[TASK] Produce an exact copy of the lines from the line containing "List this object's" through the last line of the listing below, both ends included, and nothing else.
────────────────
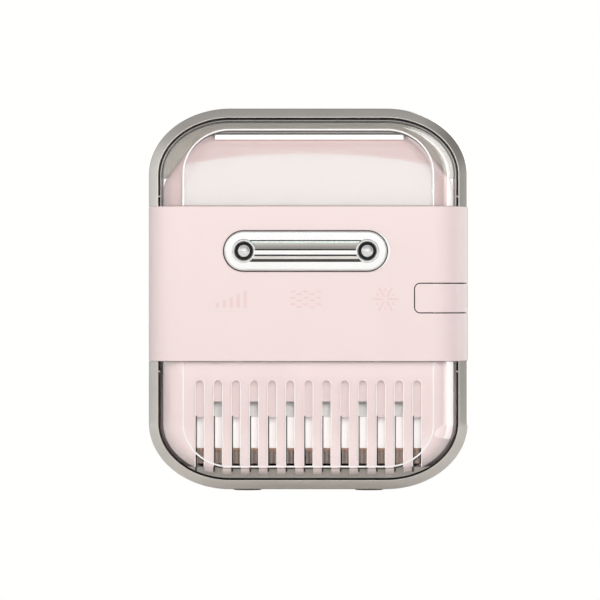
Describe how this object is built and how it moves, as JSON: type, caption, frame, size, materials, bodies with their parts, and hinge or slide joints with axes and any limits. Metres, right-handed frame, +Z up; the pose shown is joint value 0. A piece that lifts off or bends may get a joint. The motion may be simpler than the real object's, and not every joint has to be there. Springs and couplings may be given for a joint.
{
  "type": "ice cream maker",
  "caption": "Counter-top ice cream maker with its own chiller: hinged clear hood over a lift-off bowl carrier, geared churning paddle, push-button console and slotted cooling front",
  "frame": {"origin": "middle of the footprint, on the surface that the feet stand on", "axes": "+Z up, +X to the right seen from the front, the console faces -Y"},
  "size_m": [0.25, 0.284, 0.3],
  "materials": {
    "clear_cover": "clear polycarbonate, polished",
    "pink_shell": "gloss moulded plastic",
    "chrome_trim": "polished chrome plating",
    "dark_seal": "matt elastomer",
    "grey_bezel": "satin moulded plastic",
    "white_plastic": "satin moulded plastic",
    "lamp_white": "opal diffuser",
    "steel": "brushed",
    "bowl_metal": "anodised",
    "plated_steel": "zinc plated",
    "fin_metal": "plain",
    "copper_pipe": "drawn copper tube",
    "bronze_bush": "sintered bronze",
    "gear_plastic": "acetal",
    "black_plastic": "moulded",
    "black_paint": "black enamel",
    "rubber_black": "moulded",
    "gasket_silicone": "silicone",
    "foam": "rigid foam",
    "board_green": "laminate with parts"
  },
  "bodies": {
    "root": {"band": "pink_shell", "console_plate": "chrome_trim", "console_bar": "chrome_trim", "circuit_boards": "board_green", "switches": "black_plastic", "lower_housing": "pink_shell", "front_frame": "black_plastic", "base_trim": "chrome_trim", "base_seal": "dark_seal", "base_pins": "chrome_trim", "lower_cover": "clear_cover", "lower_fascia": "pink_shell", "slot_backing": "pink_shell", "shroud_panel": "white_plastic", "front_sill": "chrome_trim", "chassis_plate": "plated_steel", "top_frame": "plated_steel", "frame_posts": "plated_steel", "rear_cover": "pink_shell", "screws": "steel", "feet": "gasket_silicone", "wall_spacers": "gasket_silicone", "power_inlet": "black_plastic", "gear_axles": "steel", "gearbox_base": "black_plastic", "gearbox_cover": "black_plastic", "shaft_bush": "bronze_bush", "shaft_seal": "rubber_black", "motor_case": "plated_steel", "evaporator_can": "bowl_metal", "evaporator_coil": "copper_pipe", "insulation": "foam", "refrigerant_pipes": "copper_pipe", "compressor": "black_paint", "compressor_grommets": "rubber_black", "condenser": "fin_metal", "fan_frame": "black_plastic"},
    "carrier": {"bowl_carrier": "pink_shell", "lamp_diffuser": "lamp_white", "hinge_brackets": "steel", "hinge_pins": "steel", "bowl": "bowl_metal", "bowl_gasket": "gasket_silicone"},
    "hood": {"hood": "clear_cover", "hood_trim": "chrome_trim", "hood_seal": "dark_seal", "hood_bezel": "grey_bezel", "hood_pins": "chrome_trim"},
    "paddle": {"paddle": "white_plastic"},
    "output": {"output_shaft": "steel", "output_gear": "gear_plastic"},
    "gear_2": {"gear_2": "gear_plastic"},
    "gear_1": {"gear_1": "gear_plastic"},
    "motor_rotor": {"motor_armature": "plated_steel", "motor_shaft": "steel", "motor_pinion": "bronze_bush"},
    "fan_rotor": {"fan_rotor": "black_plastic"},
    "button_left": {"button_left": "chrome_trim"},
    "button_right": {"button_right": "chrome_trim"},
    "side_key": {"side_key": "pink_shell"}
  },
  "joints": [
    {"name": "carrier_lift", "type": "slide", "parent": "root", "child": "carrier", "axis": [0, 0, 1], "range_m": [0, 0.13]},
    {"name": "hood_hinge", "type": "hinge", "parent": "carrier", "child": "hood", "pos_m": [0, 0.1343, 0.232], "axis": [-1, 0, 0], "range_deg": [0, 95]},
    {"name": "output_spin", "type": "hinge", "parent": "root", "child": "output", "pos_m": [0, -0.025, 0.1], "axis": [0, 0, 1], "continuous": true},
    {"name": "paddle_spin", "type": "hinge", "parent": "carrier", "child": "paddle", "pos_m": [0, -0.025, 0.2], "axis": [0, 0, 1], "continuous": true},
    {"name": "gear_2_spin", "type": "hinge", "parent": "root", "child": "gear_2", "pos_m": [0.0272, -0.025, 0.1], "axis": [0, 0, 1], "continuous": true},
    {"name": "gear_1_spin", "type": "hinge", "parent": "root", "child": "gear_1", "pos_m": [0.0272, 0.0022, 0.1], "axis": [0, 0, 1], "continuous": true},
    {"name": "motor_spin", "type": "hinge", "parent": "root", "child": "motor_rotor", "pos_m": [0, 0.0022, 0.1], "axis": [0, 0, 1], "continuous": true},
    {"name": "fan_spin", "type": "hinge", "parent": "root", "child": "fan_rotor", "pos_m": [0, -0.09, 0.0507], "axis": [0, 1, 0], "continuous": true},
    {"name": "button_left_press", "type": "slide", "parent": "root", "child": "button_left", "axis": [0, 1, 0], "range_m": [0, 0.0015], "stiffness_N_per_m": 800, "springref_m": -0.0005},
    {"name": "button_right_press", "type": "slide", "parent": "root", "child": "button_right", "axis": [0, 1, 0], "range_m": [0, 0.0015], "stiffness_N_per_m": 800, "springref_m": -0.0005},
    {"name": "side_key_press", "type": "slide", "parent": "root", "child": "side_key", "axis": [0, 1, 0], "range_m": [0, 0.002], "stiffness_N_per_m": 900, "springref_m": -0.0005}
  ],
  "couplings": [
    {"joint": "paddle_spin", "follows": "output_spin", "ratio": 1},
    {"joint": "gear_2_spin", "follows": "output_spin", "ratio": -3},
    {"joint": "gear_1_spin", "follows": "output_spin", "ratio": 9},
    {"joint": "motor_spin", "follows": "output_spin", "ratio": -27}
  ]
}
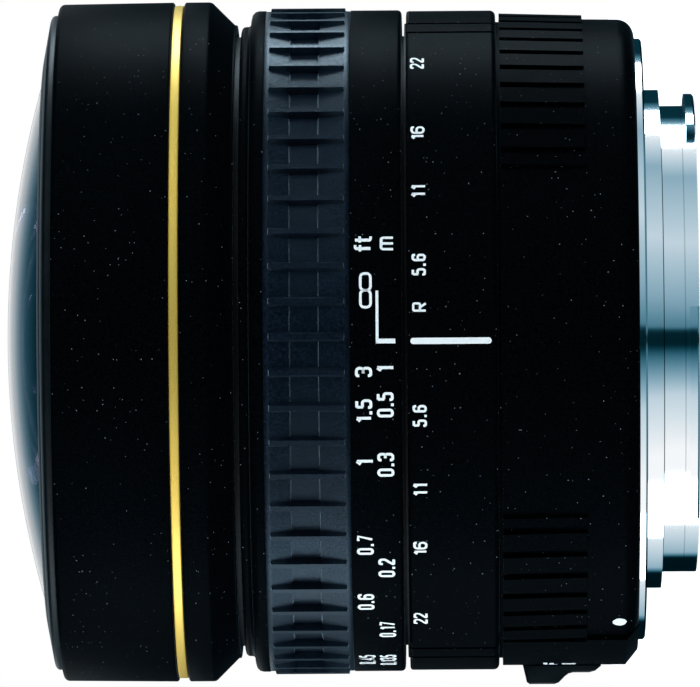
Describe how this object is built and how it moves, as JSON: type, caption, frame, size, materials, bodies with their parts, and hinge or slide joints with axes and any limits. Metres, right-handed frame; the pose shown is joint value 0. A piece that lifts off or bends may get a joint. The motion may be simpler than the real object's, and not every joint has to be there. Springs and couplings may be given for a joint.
{
  "type": "circular fisheye camera lens",
  "caption": "Wide fisheye camera lens with a domed front glass, ribbed focus ring, iris, focus mode switch and three-lug bayonet mount.",
  "frame": {"origin": "centre of the bayonet flange's seating face, on the optical axis", "axes": "+Z along the optical axis towards the front glass; the index line faces -Y and the focus mode switch faces -X"},
  "size_m": [0.074, 0.0734, 0.0742],
  "materials": {
    "satin_black": "fine matte powder coat on aluminium",
    "black_plastic": "matte moulded plastic",
    "switch_black": "smooth moulded plastic",
    "grip_rubber": "soft ribbed rubber",
    "gold_ring": "polished gold-coloured metal",
    "mount_chrome": "satin chromed brass",
    "steel": "plain steel",
    "glass": "coated optical glass",
    "inner_black": "black anodised aluminium",
    "brass": "plain brass",
    "board_green": "circuit board lacquer",
    "flex_amber": "flexible circuit film",
    "contact_gold": "gold-plated contacts",
    "blade_black": "blackened spring steel"
  },
  "bodies": {
    "barrel": {"mount_ring": "mount_chrome", "mount_screws": "steel", "rear_cover": "black_plastic", "filter_holder": "black_plastic", "contact_block": "black_plastic", "contact_pins": "contact_gold", "contact_flex": "flex_amber", "circuit_board": "board_green", "barrel_screws": "steel", "rear_body": "satin_black", "scale_ring": "satin_black", "main_barrel": "inner_black", "guide_tube": "inner_black", "front_barrel": "satin_black", "gold_band": "gold_ring", "front_bezel": "black_plastic", "front_element": "glass", "gear_plate": "steel", "gear_axles": "steel", "focus_motor": "steel"},
    "focus_ring": {"focus_ring": "satin_black", "rubber_grip": "grip_rubber", "focus_keys": "brass", "cam_tube": "inner_black", "ring_gear": "brass"},
    "focus_cell": {"cell_barrel": "inner_black", "second_element": "glass", "second_element_ring": "inner_black", "third_element": "glass", "fourth_element": "glass", "doublet_ring": "inner_black", "fifth_element": "glass", "sixth_element": "glass", "seventh_element": "glass", "triplet_ring": "inner_black", "eighth_element": "glass", "ninth_element": "glass", "tenth_element": "glass", "eleventh_element": "glass", "rear_lens_tube": "inner_black", "rear_spacer": "inner_black", "rear_ring": "inner_black", "cam_rollers": "brass", "iris_base": "inner_black", "iris_cover": "inner_black", "iris_cover_screws": "steel", "iris_motor": "steel"},
    "output_gear": {"output_gear": "brass"},
    "reduction_gear": {"reduction_gear": "brass"},
    "motor_pinion": {"motor_pinion": "brass"},
    "iris_ring": {"iris_ring": "inner_black"},
    "iris_pinion": {"iris_pinion": "brass"},
    "mode_switch": {"mode_switch": "switch_black", "switch_slider": "black_plastic"},
    "blade_1": {"blade_1": "blade_black"},
    "blade_2": {"blade_2": "blade_black"},
    "blade_3": {"blade_3": "blade_black"},
    "blade_4": {"blade_4": "blade_black"},
    "blade_5": {"blade_5": "blade_black"},
    "blade_6": {"blade_6": "blade_black"}
  },
  "joints": [
    {"name": "focus_turn", "type": "hinge", "parent": "barrel", "child": "focus_ring", "pos_m": [0, 0, 0.0345], "axis": [0, 0, 1], "range_deg": [0, 86]},
    {"name": "cell_slide", "type": "slide", "parent": "barrel", "child": "focus_cell", "axis": [0, 0, 1], "range_m": [0, 0.0018]},
    {"name": "output_spin", "type": "hinge", "parent": "barrel", "child": "output_gear", "pos_m": [0.01, 0.01732, 0.024], "axis": [0, 0, 1], "range_deg": [0, 775]},
    {"name": "reduction_spin", "type": "hinge", "parent": "barrel", "child": "reduction_gear", "pos_m": [0.00241, 0.01985, 0.0233], "axis": [0, 0, 1], "range_deg": [-2323, 0]},
    {"name": "motor_spin", "type": "hinge", "parent": "barrel", "child": "motor_pinion", "pos_m": [-0.00556, 0.01921, 0.0228], "axis": [0, 0, 1], "range_deg": [0, 6967]},
    {"name": "iris_turn", "type": "hinge", "parent": "focus_cell", "child": "iris_ring", "pos_m": [0, 0, 0.0323], "axis": [0, 0, 1], "range_deg": [0, 30]},
    {"name": "iris_pinion_spin", "type": "hinge", "parent": "focus_cell", "child": "iris_pinion", "pos_m": [-0.0082, -0.0142, 0.032], "axis": [0, 0, 1], "range_deg": [-216.1, 0]},
    {"name": "mode_slide", "type": "slide", "parent": "barrel", "child": "mode_switch", "axis": [0, 0, -1], "range_m": [0, 0.0022]},
    {"name": "blade_1_swing", "type": "hinge", "parent": "focus_cell", "child": "blade_1", "pos_m": [0.0109, 0, 0.0308], "axis": [0, 0, 1], "range_deg": [0, 24.41]},
    {"name": "blade_2_swing", "type": "hinge", "parent": "focus_cell", "child": "blade_2", "pos_m": [0.00545, 0.00944, 0.0308], "axis": [0, 0, 1], "range_deg": [0, 24.41]},
    {"name": "blade_3_swing", "type": "hinge", "parent": "focus_cell", "child": "blade_3", "pos_m": [-0.00545, 0.00944, 0.0308], "axis": [0, 0, 1], "range_deg": [0, 24.41]},
    {"name": "blade_4_swing", "type": "hinge", "parent": "focus_cell", "child": "blade_4", "pos_m": [-0.0109, 0, 0.0308], "axis": [0, 0, 1], "range_deg": [0, 24.41]},
    {"name": "blade_5_swing", "type": "hinge", "parent": "focus_cell", "child": "blade_5", "pos_m": [-0.00545, -0.00944, 0.0308], "axis": [0, 0, 1], "range_deg": [0, 24.41]},
    {"name": "blade_6_swing", "type": "hinge", "parent": "focus_cell", "child": "blade_6", "pos_m": [0.00545, -0.00944, 0.0308], "axis": [0, 0, 1], "range_deg": [0, 24.41]}
  ],
  "couplings": [
    {"joint": "cell_slide", "follows": "focus_turn", "m_per_rad": 0.001199},
    {"joint": "output_spin", "follows": "focus_turn", "ratio": 9},
    {"joint": "reduction_spin", "follows": "focus_turn", "ratio": -27},
    {"joint": "motor_spin", "follows": "focus_turn", "ratio": 81},
    {"joint": "iris_pinion_spin", "follows": "iris_turn", "ratio": -7.2},
    {"joint": "blade_1_swing", "follows": "iris_turn", "ratio": 0.81333},
    {"joint": "blade_2_swing", "follows": "iris_turn", "ratio": 0.81333},
    {"joint": "blade_3_swing", "follows": "iris_turn", "ratio": 0.81333},
    {"joint": "blade_4_swing", "follows": "iris_turn", "ratio": 0.81333},
    {"joint": "blade_5_swing", "follows": "iris_turn", "ratio": 0.81333},
    {"joint": "blade_6_swing", "follows": "iris_turn", "ratio": 0.81333}
  ]
}
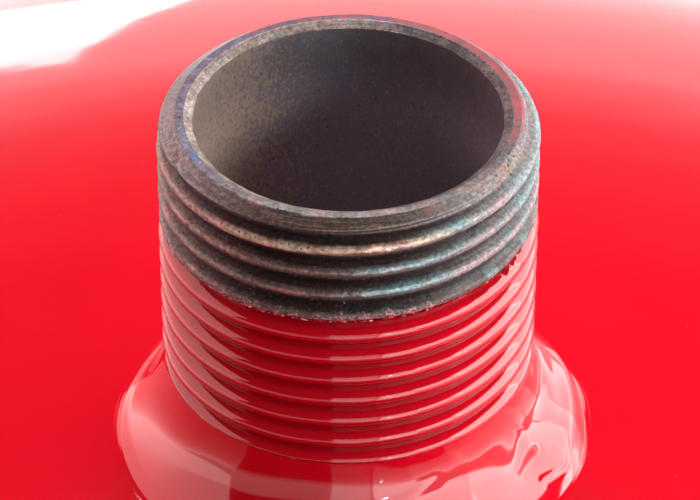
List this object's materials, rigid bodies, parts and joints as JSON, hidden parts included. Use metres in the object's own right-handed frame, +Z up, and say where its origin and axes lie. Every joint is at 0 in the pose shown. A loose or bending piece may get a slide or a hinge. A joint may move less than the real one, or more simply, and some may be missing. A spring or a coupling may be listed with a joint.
{
  "type": "expansion tank",
  "caption": "Upright steel expansion tank with domed ends, a rolled girth ring, a threaded pipe nipple on top, three feet and a covered gas valve underneath.",
  "frame": {"origin": "on the floor, on the tank's axis, level with the underside of the three feet", "axes": "+Z up along the tank's axis to the water connection; +Y towards the single rear foot, so the picture's camera looks from -Y"},
  "size_m": [0.406, 0.406, 0.6292],
  "materials": {
    "red_paint": "gloss",
    "bare_steel": "heat tinted, as machined",
    "rubber": "matt",
    "brass": "turned",
    "spring_steel": "drawn wire",
    "white_plastic": "smooth",
    "black_plastic": "moulded"
  },
  "bodies": {
    "tank": {"upper_shell": "red_paint", "lower_shell": "red_paint", "clench_ring": "red_paint", "diaphragm": "rubber", "pipe_nipple": "bare_steel", "nipple_weld": "red_paint", "valve_boss": "red_paint", "valve_boss_weld": "red_paint", "valve_stem": "brass", "valve_o_ring": "rubber", "valve_core_barrel": "brass", "valve_core_gasket": "white_plastic", "valve_core_spring": "spring_steel", "valve_cap": "brass", "valve_cap_seal": "rubber", "foot_1": "red_paint", "foot_weld_1": "red_paint", "foot_2": "red_paint", "foot_weld_2": "red_paint", "foot_3": "red_paint", "foot_weld_3": "red_paint"},
    "cover": {"valve_cover": "black_plastic"},
    "core_pin": {"valve_core_pin": "brass", "valve_core_seal": "rubber"}
  },
  "joints": [
    {"name": "cover_pull", "type": "slide", "parent": "tank", "child": "cover", "axis": [0, 0, -1], "range_m": [0, 0.03]},
    {"name": "valve_press", "type": "slide", "parent": "tank", "child": "core_pin", "axis": [0, 0, 1], "range_m": [0, 0.0015], "stiffness_N_per_m": 400, "springref_m": -0.002, "deforming": ["valve_core_spring"]}
  ]
}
────────────────
[THE RESULT]
List this object's materials, rigid bodies, parts and joints as JSON, hidden parts included. Use metres in the object's own right-handed frame, +Z up, and say where its origin and axes lie. Every joint is at 0 in the pose shown. A loose or bending piece may get a slide or a hinge. A joint may move less than the real one, or more simply, and some may be missing. A spring or a coupling may be listed with a joint.
{
  "type": "expansion tank",
  "caption": "Upright steel expansion tank with domed ends, a rolled girth ring, a threaded pipe nipple on top, three feet and a covered gas valve underneath.",
  "frame": {"origin": "on the floor, on the tank's axis, level with the underside of the three feet", "axes": "+Z up along the tank's axis to the water connection; +Y towards the single rear foot, so the picture's camera looks from -Y"},
  "size_m": [0.406, 0.406, 0.6292],
  "materials": {
    "red_paint": "gloss",
    "bare_steel": "heat tinted, as machined",
    "rubber": "matt",
    "brass": "turned",
    "spring_steel": "drawn wire",
    "white_plastic": "smooth",
    "black_plastic": "moulded"
  },
  "bodies": {
    "tank": {"upper_shell": "red_paint", "lower_shell": "red_paint", "clench_ring": "red_paint", "diaphragm": "rubber", "pipe_nipple": "bare_steel", "nipple_weld": "red_paint", "valve_boss": "red_paint", "valve_boss_weld": "red_paint", "valve_stem": "brass", "valve_o_ring": "rubber", "valve_core_barrel": "brass", "valve_core_gasket": "white_plastic", "valve_core_spring": "spring_steel", "valve_cap": "brass", "valve_cap_seal": "rubber", "foot_1": "red_paint", "foot_weld_1": "red_paint", "foot_2": "red_paint", "foot_weld_2": "red_paint", "foot_3": "red_paint", "foot_weld_3": "red_paint"},
    "cover": {"valve_cover": "black_plastic"},
    "core_pin": {"valve_core_pin": "brass", "valve_core_seal": "rubber"}
  },
  "joints": [
    {"name": "cover_pull", "type": "slide", "parent": "tank", "child": "cover", "axis": [0, 0, -1], "range_m": [0, 0.03]},
    {"name": "valve_press", "type": "slide", "parent": "tank", "child": "core_pin", "axis": [0, 0, 1], "range_m": [0, 0.0015], "stiffness_N_per_m": 400, "springref_m": -0.002, "deforming": ["valve_core_spring"]}
  ]
}